Abstract

Crop sequence history both describes results of on‐farm decision‐making processes and signals potential environmental impacts across landscapes. Remote sensing classifications for 11 yr in western Oregon identified multi‐year production of established perennial crops and successive plantings of annual crops, quantified durations, and defined frequencies of pre‐ and post‐crops for multi‐year production periods. Measuring duration of continuous production of specific crops and characterizing crop sequence patterns required: (i) optimizing year‐to‐year landuse consistency and within‐year landuse classification accuracy, (ii) sufficiently detailed landuse classes to capture 99% of all crops grown in the diverse agriculture of this region, and (iii) enough years of data that majorities of fields experienced at least one full cycle of planting new stands of perennial grass seed crops (or successive plantings of specific annual crops), maintaining those fields in production until their eventual termination, and subsequent planting of new crops. Averaged over all possible starting and ending years between 2004 and 2014, continuous production of the same crop on the same field ranged from highs of 2.9, 4.6, 3.7, and 5.9 yr for perennial ryegrass (Lolium perenne L.), orchardgrass (Dactylis glomerata L.), tall fescue [Schedonorus arundinaceus (Schreb.)], and Italian ryegrass [L. perenne L. subsp. multiflorum (Lam.) Husnot] grown for seed to lows of 2.4 and 1.5 yr for clovers grown for seed and cereal grains.
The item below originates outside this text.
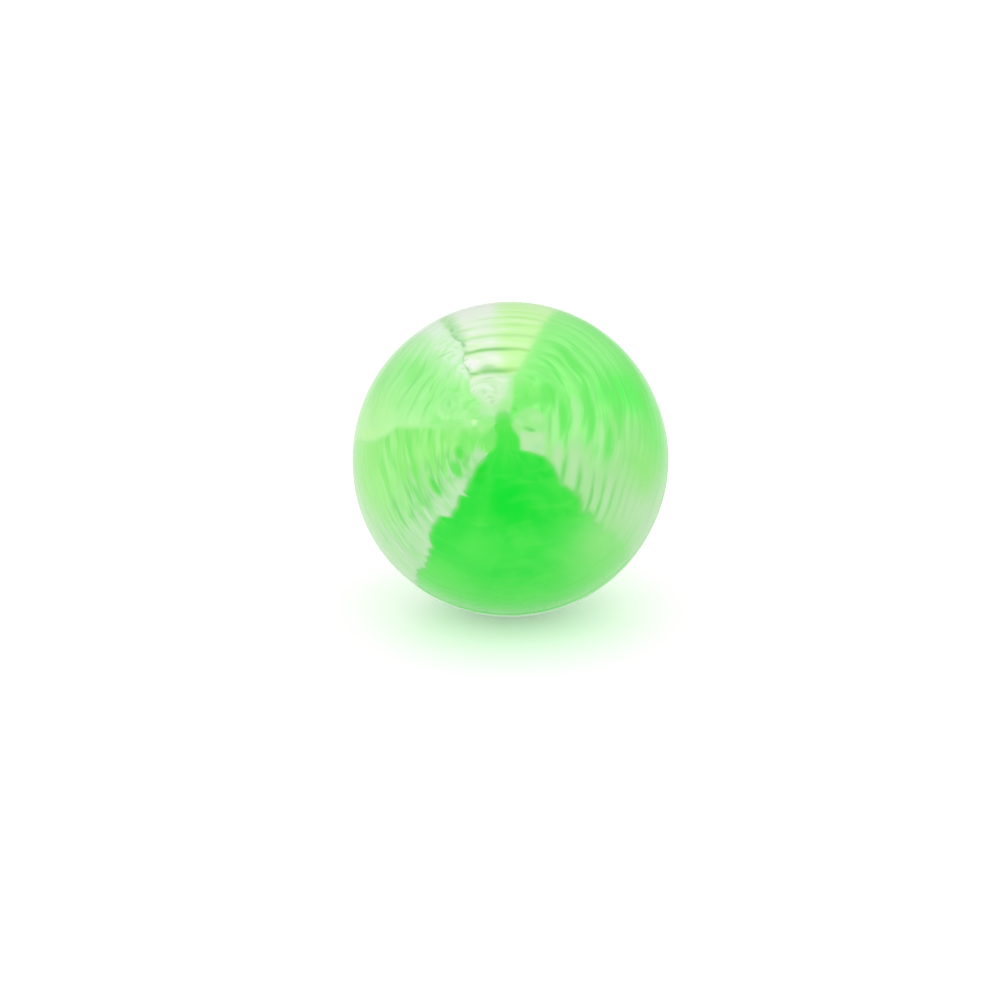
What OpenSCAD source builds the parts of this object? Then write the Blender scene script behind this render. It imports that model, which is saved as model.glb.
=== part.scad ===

With very few exceptions, pre‐crop frequencies were stable over the period of the study. Variability in perennial ryegrass and tall fescue stand duration included strong local components in which fields with much longer or shorter than average stand durations were often found in close proximity to one another.Core Ideas Crop rotation history can be derived from landuse classifications over multiple years. Perennial grass seed crop stand duration variability localized to individual fields. Frequency at which specific crops followed each other was mostly stable over time.